What to work on
The entries below contain a line with "const pack = new THREE.Group();" and a line with "cad_parts[node].hide_render = cad_parts[node].hide_viewport". Quote exactly those two lines and all lines between them.

Source material

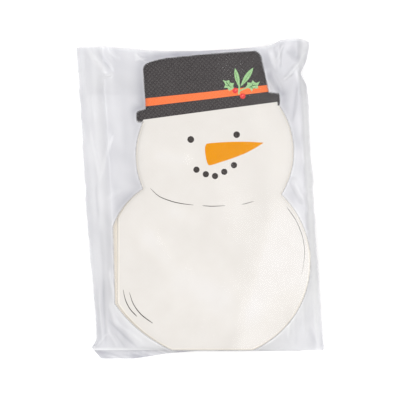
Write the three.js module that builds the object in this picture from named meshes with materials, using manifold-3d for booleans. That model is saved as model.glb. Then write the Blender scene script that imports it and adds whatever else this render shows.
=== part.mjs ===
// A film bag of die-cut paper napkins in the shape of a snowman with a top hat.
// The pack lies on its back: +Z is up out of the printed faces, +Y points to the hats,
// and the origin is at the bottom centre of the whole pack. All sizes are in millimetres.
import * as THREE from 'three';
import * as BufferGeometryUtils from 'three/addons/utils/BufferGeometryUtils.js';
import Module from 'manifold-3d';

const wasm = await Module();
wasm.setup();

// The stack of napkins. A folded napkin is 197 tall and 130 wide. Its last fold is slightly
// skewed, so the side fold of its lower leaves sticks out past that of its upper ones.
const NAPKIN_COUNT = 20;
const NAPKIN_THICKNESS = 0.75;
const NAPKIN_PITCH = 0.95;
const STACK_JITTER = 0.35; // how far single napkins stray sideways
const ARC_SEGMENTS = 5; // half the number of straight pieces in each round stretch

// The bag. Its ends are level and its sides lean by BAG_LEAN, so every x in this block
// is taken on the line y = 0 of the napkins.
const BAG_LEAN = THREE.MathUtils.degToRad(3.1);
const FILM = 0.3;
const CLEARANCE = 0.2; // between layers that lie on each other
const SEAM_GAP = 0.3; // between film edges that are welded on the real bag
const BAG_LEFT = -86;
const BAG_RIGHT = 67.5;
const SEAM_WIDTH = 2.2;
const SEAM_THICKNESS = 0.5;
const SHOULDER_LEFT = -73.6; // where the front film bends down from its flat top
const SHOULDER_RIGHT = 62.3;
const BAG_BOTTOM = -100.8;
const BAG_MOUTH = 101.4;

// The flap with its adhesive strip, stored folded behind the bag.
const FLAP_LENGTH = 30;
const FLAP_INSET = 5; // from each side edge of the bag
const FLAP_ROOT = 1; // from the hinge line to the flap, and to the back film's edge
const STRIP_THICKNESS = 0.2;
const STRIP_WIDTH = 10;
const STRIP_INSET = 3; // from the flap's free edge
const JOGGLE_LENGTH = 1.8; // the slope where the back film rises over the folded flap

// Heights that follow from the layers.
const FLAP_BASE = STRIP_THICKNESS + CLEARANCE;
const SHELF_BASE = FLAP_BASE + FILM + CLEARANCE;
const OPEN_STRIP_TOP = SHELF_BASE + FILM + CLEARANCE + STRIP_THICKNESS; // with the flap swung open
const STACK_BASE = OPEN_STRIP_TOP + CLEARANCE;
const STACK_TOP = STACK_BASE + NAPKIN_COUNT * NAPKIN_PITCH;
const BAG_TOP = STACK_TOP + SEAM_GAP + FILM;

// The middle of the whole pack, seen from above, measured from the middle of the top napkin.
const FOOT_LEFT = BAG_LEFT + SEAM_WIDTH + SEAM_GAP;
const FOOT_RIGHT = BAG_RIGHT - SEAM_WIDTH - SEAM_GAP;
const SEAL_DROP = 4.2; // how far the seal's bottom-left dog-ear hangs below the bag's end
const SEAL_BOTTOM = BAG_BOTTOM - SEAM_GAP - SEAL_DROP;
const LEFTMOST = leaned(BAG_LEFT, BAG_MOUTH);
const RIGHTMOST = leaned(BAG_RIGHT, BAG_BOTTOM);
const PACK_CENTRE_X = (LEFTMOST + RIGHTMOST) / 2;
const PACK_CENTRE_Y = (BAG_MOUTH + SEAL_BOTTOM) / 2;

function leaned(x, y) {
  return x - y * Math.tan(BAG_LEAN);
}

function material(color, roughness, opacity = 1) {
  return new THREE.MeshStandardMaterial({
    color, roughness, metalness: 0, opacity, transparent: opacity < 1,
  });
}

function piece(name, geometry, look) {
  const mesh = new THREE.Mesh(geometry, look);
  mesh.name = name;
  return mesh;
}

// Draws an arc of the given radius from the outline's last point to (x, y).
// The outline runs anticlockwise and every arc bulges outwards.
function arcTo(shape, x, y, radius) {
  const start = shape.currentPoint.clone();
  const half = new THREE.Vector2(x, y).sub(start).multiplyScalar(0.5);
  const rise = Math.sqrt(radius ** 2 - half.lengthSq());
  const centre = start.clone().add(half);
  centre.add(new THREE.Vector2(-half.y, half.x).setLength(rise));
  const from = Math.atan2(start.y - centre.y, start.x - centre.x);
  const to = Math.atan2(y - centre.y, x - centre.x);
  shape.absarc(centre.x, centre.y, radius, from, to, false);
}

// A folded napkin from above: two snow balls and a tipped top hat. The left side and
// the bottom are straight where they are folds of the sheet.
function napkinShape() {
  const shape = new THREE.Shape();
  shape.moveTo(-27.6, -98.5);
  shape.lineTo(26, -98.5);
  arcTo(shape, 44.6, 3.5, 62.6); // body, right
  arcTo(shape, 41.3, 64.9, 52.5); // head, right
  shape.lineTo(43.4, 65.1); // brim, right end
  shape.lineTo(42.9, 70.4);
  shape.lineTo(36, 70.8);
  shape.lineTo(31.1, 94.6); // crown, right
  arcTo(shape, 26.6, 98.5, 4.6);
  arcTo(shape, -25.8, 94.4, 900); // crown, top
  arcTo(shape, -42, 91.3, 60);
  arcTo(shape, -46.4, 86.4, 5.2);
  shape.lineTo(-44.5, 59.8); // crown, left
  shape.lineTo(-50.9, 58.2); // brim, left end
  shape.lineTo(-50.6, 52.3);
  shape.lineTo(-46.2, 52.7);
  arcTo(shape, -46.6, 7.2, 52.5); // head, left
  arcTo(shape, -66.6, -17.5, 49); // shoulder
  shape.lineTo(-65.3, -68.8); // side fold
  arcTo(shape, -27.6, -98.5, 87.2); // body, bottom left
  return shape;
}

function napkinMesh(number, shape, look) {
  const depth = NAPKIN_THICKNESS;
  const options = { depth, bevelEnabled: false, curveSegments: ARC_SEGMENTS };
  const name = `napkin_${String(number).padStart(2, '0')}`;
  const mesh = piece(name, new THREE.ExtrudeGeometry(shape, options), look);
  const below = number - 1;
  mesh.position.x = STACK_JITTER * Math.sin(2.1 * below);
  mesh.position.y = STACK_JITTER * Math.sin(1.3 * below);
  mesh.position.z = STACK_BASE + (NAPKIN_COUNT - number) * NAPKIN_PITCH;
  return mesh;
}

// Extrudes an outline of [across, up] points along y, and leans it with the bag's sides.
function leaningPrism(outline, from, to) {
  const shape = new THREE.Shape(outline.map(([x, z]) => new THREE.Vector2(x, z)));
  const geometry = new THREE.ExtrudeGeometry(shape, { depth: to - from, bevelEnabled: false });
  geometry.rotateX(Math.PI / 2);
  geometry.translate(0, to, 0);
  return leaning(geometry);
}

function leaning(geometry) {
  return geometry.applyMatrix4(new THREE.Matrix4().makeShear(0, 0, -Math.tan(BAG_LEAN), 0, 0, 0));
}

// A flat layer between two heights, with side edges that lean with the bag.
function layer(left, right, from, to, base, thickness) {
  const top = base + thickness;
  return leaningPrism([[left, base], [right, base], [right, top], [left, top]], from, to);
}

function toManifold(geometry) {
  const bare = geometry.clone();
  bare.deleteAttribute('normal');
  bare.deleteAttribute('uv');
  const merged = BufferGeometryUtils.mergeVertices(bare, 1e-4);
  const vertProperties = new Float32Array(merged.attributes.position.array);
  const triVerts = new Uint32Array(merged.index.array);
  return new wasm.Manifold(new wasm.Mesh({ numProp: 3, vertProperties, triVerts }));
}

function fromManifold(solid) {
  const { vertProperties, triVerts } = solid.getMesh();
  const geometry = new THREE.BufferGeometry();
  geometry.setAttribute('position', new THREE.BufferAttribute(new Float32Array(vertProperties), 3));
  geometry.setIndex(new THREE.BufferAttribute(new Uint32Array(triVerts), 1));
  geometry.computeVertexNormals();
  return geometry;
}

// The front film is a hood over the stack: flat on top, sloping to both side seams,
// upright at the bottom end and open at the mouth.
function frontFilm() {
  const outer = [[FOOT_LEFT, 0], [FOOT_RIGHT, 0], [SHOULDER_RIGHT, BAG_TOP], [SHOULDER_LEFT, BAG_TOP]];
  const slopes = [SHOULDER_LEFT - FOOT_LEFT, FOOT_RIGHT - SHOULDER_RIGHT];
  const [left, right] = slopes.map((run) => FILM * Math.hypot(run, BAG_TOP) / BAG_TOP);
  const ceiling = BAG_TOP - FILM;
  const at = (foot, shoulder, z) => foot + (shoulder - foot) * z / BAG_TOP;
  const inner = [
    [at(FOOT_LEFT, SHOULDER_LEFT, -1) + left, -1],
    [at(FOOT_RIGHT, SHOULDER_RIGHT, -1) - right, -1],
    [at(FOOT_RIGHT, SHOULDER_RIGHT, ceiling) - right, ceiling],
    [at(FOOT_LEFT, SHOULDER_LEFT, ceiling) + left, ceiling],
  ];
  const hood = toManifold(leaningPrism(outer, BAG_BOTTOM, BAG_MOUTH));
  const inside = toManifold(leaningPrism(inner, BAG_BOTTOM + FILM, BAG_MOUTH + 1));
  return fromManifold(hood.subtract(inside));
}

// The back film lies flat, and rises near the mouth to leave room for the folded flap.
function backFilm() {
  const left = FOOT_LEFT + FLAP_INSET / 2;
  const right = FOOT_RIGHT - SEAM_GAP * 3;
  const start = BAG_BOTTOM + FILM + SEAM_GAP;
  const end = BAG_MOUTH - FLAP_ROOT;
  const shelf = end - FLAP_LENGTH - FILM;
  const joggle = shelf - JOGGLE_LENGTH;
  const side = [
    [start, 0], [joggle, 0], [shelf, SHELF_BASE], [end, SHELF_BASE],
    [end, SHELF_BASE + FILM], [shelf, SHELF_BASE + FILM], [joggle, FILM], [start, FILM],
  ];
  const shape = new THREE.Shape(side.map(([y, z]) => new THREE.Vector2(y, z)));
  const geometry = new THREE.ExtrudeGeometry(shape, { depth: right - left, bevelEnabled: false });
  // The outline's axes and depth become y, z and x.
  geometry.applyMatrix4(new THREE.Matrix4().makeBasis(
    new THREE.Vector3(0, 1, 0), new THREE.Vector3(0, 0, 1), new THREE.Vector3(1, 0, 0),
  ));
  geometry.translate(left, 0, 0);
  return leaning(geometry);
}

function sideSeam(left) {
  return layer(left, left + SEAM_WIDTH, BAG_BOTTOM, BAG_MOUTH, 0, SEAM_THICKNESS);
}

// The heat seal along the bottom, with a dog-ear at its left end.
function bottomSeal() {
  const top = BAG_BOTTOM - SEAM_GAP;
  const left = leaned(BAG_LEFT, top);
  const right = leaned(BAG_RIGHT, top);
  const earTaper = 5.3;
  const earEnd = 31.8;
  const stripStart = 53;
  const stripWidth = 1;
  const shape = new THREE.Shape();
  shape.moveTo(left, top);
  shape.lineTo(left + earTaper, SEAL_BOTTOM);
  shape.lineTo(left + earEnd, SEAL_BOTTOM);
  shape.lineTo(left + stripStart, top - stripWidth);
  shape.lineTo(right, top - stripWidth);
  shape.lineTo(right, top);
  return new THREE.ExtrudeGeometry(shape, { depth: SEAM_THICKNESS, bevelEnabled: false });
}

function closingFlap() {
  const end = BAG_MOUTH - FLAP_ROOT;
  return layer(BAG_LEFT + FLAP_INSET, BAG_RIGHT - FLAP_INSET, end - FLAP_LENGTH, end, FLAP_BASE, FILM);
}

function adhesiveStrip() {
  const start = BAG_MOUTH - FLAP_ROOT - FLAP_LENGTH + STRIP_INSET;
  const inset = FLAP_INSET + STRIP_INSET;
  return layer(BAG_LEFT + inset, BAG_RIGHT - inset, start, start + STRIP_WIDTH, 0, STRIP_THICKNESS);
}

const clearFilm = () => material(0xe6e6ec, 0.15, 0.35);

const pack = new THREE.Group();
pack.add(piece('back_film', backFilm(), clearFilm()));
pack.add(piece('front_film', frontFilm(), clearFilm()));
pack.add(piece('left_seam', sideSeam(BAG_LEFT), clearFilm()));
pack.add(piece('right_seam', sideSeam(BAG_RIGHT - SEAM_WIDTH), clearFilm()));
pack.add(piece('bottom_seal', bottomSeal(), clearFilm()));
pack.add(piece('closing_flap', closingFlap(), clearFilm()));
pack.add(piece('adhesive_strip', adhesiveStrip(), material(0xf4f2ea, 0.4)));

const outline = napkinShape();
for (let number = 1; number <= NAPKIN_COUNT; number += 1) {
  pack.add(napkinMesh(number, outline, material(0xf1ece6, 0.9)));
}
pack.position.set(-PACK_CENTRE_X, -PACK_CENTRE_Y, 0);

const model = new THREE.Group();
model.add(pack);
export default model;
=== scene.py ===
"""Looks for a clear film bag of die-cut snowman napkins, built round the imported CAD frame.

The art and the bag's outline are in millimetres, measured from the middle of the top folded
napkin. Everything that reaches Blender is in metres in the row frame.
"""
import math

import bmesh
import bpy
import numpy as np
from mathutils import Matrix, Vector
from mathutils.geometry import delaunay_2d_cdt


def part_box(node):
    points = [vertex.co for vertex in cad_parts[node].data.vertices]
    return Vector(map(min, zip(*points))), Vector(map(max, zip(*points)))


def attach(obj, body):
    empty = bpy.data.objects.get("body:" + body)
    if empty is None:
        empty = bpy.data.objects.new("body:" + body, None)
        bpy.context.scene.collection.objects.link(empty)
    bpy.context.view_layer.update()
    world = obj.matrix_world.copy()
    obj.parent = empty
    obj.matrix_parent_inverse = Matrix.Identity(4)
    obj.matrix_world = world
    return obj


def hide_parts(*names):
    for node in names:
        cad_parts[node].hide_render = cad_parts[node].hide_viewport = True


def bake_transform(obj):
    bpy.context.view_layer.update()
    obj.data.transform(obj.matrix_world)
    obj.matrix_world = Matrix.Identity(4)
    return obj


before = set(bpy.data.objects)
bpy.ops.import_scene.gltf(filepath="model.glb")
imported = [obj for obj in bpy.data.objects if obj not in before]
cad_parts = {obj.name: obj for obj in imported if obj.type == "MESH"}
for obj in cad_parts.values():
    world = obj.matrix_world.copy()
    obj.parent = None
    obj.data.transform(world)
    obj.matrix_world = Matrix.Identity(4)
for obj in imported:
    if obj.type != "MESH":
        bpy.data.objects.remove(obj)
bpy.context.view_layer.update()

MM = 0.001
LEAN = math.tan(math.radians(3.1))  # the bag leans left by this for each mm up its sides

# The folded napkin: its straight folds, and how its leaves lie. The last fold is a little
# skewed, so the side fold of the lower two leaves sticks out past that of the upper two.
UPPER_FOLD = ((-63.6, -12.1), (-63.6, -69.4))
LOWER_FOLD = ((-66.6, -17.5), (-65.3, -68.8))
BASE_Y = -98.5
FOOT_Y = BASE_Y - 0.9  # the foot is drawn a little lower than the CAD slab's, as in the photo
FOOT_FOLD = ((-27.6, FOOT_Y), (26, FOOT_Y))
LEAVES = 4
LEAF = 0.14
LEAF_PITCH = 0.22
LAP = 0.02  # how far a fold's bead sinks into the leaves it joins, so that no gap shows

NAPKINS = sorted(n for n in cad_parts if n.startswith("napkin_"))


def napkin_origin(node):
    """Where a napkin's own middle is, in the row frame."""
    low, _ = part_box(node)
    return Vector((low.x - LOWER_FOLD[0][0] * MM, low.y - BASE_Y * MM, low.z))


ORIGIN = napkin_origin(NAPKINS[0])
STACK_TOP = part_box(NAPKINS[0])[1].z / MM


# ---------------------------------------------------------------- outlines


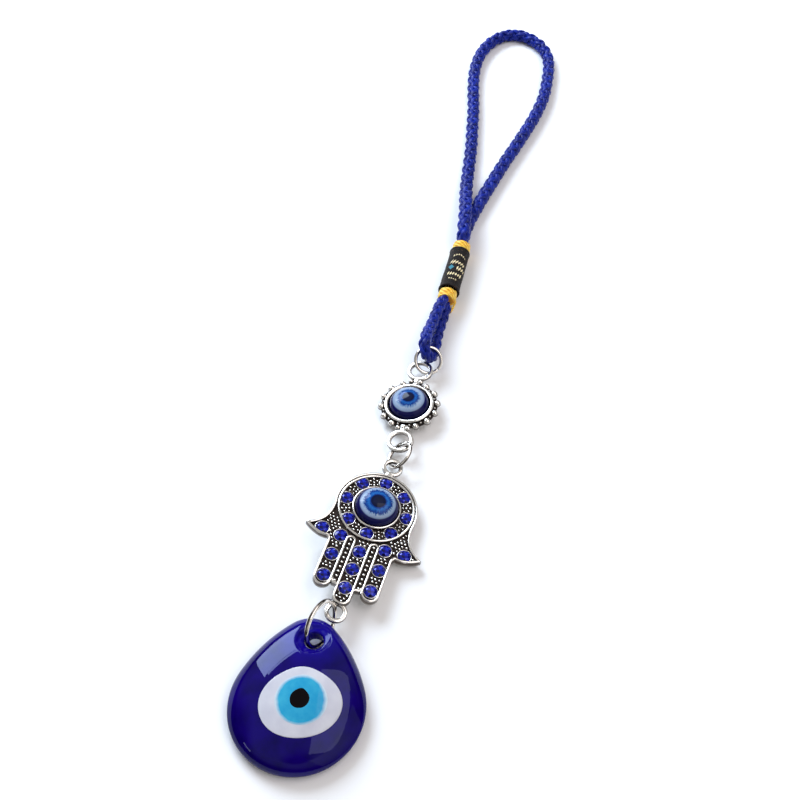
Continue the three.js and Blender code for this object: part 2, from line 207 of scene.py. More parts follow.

Written solution
const pack = new THREE.Group();
pack.add(piece('back_film', backFilm(), clearFilm()));
pack.add(piece('front_film', frontFilm(), clearFilm()));
pack.add(piece('left_seam', sideSeam(BAG_LEFT), clearFilm()));
pack.add(piece('right_seam', sideSeam(BAG_RIGHT - SEAM_WIDTH), clearFilm()));
pack.add(piece('bottom_seal', bottomSeal(), clearFilm()));
pack.add(piece('closing_flap', closingFlap(), clearFilm()));
pack.add(piece('adhesive_strip', adhesiveStrip(), material(0xf4f2ea, 0.4)));

const outline = napkinShape();
for (let number = 1; number <= NAPKIN_COUNT; number += 1) {
  pack.add(napkinMesh(number, outline, material(0xf1ece6, 0.9)));
}
pack.position.set(-PACK_CENTRE_X, -PACK_CENTRE_Y, 0);

const model = new THREE.Group();
model.add(pack);
export default model;
=== scene.py ===
"""Looks for a clear film bag of die-cut snowman napkins, built round the imported CAD frame.

The art and the bag's outline are in millimetres, measured from the middle of the top folded
napkin. Everything that reaches Blender is in metres in the row frame.
"""
import math

import bmesh
import bpy
import numpy as np
from mathutils import Matrix, Vector
from mathutils.geometry import delaunay_2d_cdt


def part_box(node):
    points = [vertex.co for vertex in cad_parts[node].data.vertices]
    return Vector(map(min, zip(*points))), Vector(map(max, zip(*points)))


def attach(obj, body):
    empty = bpy.data.objects.get("body:" + body)
    if empty is None:
        empty = bpy.data.objects.new("body:" + body, None)
        bpy.context.scene.collection.objects.link(empty)
    bpy.context.view_layer.update()
    world = obj.matrix_world.copy()
    obj.parent = empty
    obj.matrix_parent_inverse = Matrix.Identity(4)
    obj.matrix_world = world
    return obj


def hide_parts(*names):
    for node in names:
        cad_parts[node].hide_render = cad_parts[node].hide_viewport = True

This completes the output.